International derivatives marketplace CME Group has posted a notice of disciplinary action against Mohamed Abdelaziz Ali Abdelaziz.
Pursuant to an offer of settlement in which Abdelaziz neither admitted nor denied the rule violations or factual findings upon which the penalty is based, a Panel of the New York Mercantile Exchange (“NYMEX”) Business Conduct Committee found that from April 17, 2024, through April 19, 2024, Abdelaziz – a proprietary trading firm trader located in Saudi Arabia – prearranged the execution of multiple round-turn transactions in the April 2025 and May 2025 Brent Crude Oil Last Day Financial futures market between Abdelaziz’s personal account and his employer’s account for the purpose of transferring equity to his personal account.

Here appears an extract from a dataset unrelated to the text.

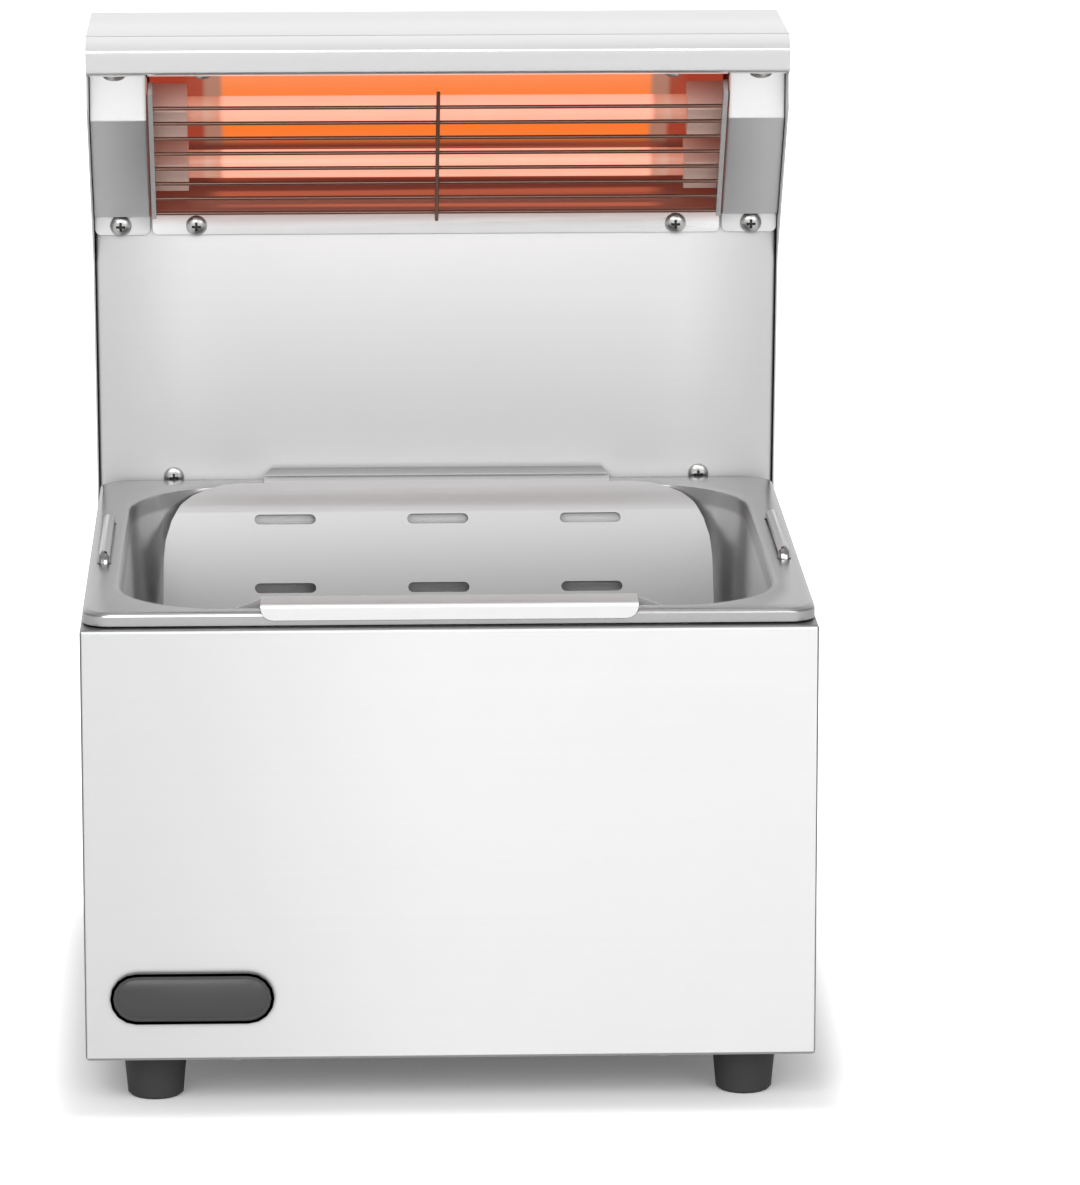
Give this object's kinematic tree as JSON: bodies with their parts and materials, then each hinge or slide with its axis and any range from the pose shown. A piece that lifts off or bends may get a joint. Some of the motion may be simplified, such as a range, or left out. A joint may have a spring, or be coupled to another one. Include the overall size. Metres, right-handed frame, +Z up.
{
  "type": "french fry dump station",
  "caption": "Countertop stainless chip scuttle: a body holding a lift-out Gastronorm pan with a slotted drain insert, under a quartz heat lamp hood on a leaning column.",
  "frame": {"origin": "centre of the bounding box's footprint, on the table the feet stand on", "axes": "+X to the user's right, +Y from the open front to the back wall, +Z up"},
  "size_m": [0.358, 0.3592, 0.4938],
  "materials": {
    "brushed_steel": "fine brushed stainless steel",
    "polished_steel": "bright drawn stainless steel",
    "mirror_aluminium": "bright rolled aluminium",
    "screw_steel": "plated steel",
    "black_rubber": "matt moulded rubber",
    "dark_plastic": "satin dark grey plastic",
    "black_plastic": "fine textured plastic",
    "lead_sleeve": "braided heatproof sleeve",
    "milky_quartz": "milky quartz, glowing",
    "heating_coil": "glowing wound wire",
    "ceramic": "unglazed steatite"
  },
  "bodies": {
    "station": {"badge_plate": "dark_plastic", "band_screw_inner_left": "screw_steel", "band_screw_inner_right": "screw_steel", "band_screw_outer_left": "screw_steel", "band_screw_outer_right": "screw_steel", "base_plate": "brushed_steel", "base_screw_front_left": "screw_steel", "base_screw_front_right": "screw_steel", "base_screw_side_left": "screw_steel", "base_screw_side_right": "screw_steel", "body_wrap": "brushed_steel", "cable_gland": "black_plastic", "foot_back_left": "black_rubber", "foot_back_right": "black_rubber", "foot_front_left": "black_rubber", "foot_front_right": "black_rubber", "foot_screw_back_left": "screw_steel", "foot_screw_back_right": "screw_steel", "foot_screw_front_left": "screw_steel", "foot_screw_front_right": "screw_steel", "gland_nut": "black_plastic", "hood_cover": "brushed_steel", "hood_screw_inner_left": "screw_steel", "hood_screw_inner_right": "screw_steel", "hood_screw_outer_left": "screw_steel", "hood_screw_outer_right": "screw_steel", "lamp_element_lower": "heating_coil", "lamp_element_upper": "heating_coil", "lamp_guard": "polished_steel", "lamp_holder_lower_left": "ceramic", "lamp_holder_lower_right": "ceramic", "lamp_holder_upper_left": "ceramic", "lamp_holder_upper_right": "ceramic", "lamp_lead": "lead_sleeve", "quartz_lamp_lower": "milky_quartz", "quartz_lamp_upper": "milky_quartz", "rear_rail": "brushed_steel", "rear_shell": "brushed_steel", "reflector": "mirror_aluminium", "reflector_end_left": "mirror_aluminium", "reflector_end_right": "mirror_aluminium", "shell_screw_high_left": "screw_steel", "shell_screw_high_right": "screw_steel", "shell_screw_low_left": "screw_steel", "shell_screw_low_right": "screw_steel", "splash_panel": "brushed_steel", "splash_screw_left": "screw_steel", "splash_screw_right": "screw_steel", "switch_housing": "black_plastic", "switch_lead": "lead_sleeve", "terminal_block": "ceramic", "terminal_cover_left": "brushed_steel", "terminal_cover_right": "brushed_steel"},
    "pan": {"pan": "polished_steel"},
    "insert": {"drain_insert": "polished_steel"},
    "handle_left": {"pan_handle_left": "polished_steel"},
    "handle_right": {"pan_handle_right": "polished_steel"},
    "rocker": {"switch_rocker": "black_plastic"}
  },
  "joints": [
    {"name": "pan_lift", "type": "slide", "parent": "station", "child": "pan", "axis": [0, -0.1289, 0.9917], "range_m": [0, 0.05]},
    {"name": "insert_lift", "type": "slide", "parent": "pan", "child": "insert", "axis": [0, -0.1289, 0.9917], "range_m": [0, 0.05]},
    {"name": "handle_lift_left", "type": "slide", "parent": "pan", "child": "handle_left", "axis": [0, 0, 1], "range_m": [0, 0.035]},
    {"name": "handle_lift_right", "type": "slide", "parent": "pan", "child": "handle_right", "axis": [0, 0, 1], "range_m": [0, 0.035]},
    {"name": "switch_rock", "type": "hinge", "parent": "station", "child": "rocker", "pos_m": [-0.096, 0.16223, 0.0618], "axis": [1, 0, 0], "range_deg": [-20, 0]}
  ]
}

The Panel also found that Abdelaziz utilized a unique operator ID other than his own to enter orders.
The Panel thereby concluded that Abdelaziz violated NYMEX Rules 432.G. And 576.
In accordance with the settlement offer, the Panel ordered Abdelaziz to pay a $40,000 fine and $2,620 in restitution.
The Panel also suspended Abdelaziz for one year from direct access to any trading floor owned or controlled by CME Group and from direct and indirect access to any designated contract market, derivatives clearing organization, or swap execution facility owned or controlled by CME Group beginning on trade date October 16, 2025 and continuing for one year from the date that the ordered fine and restitution are paid in full.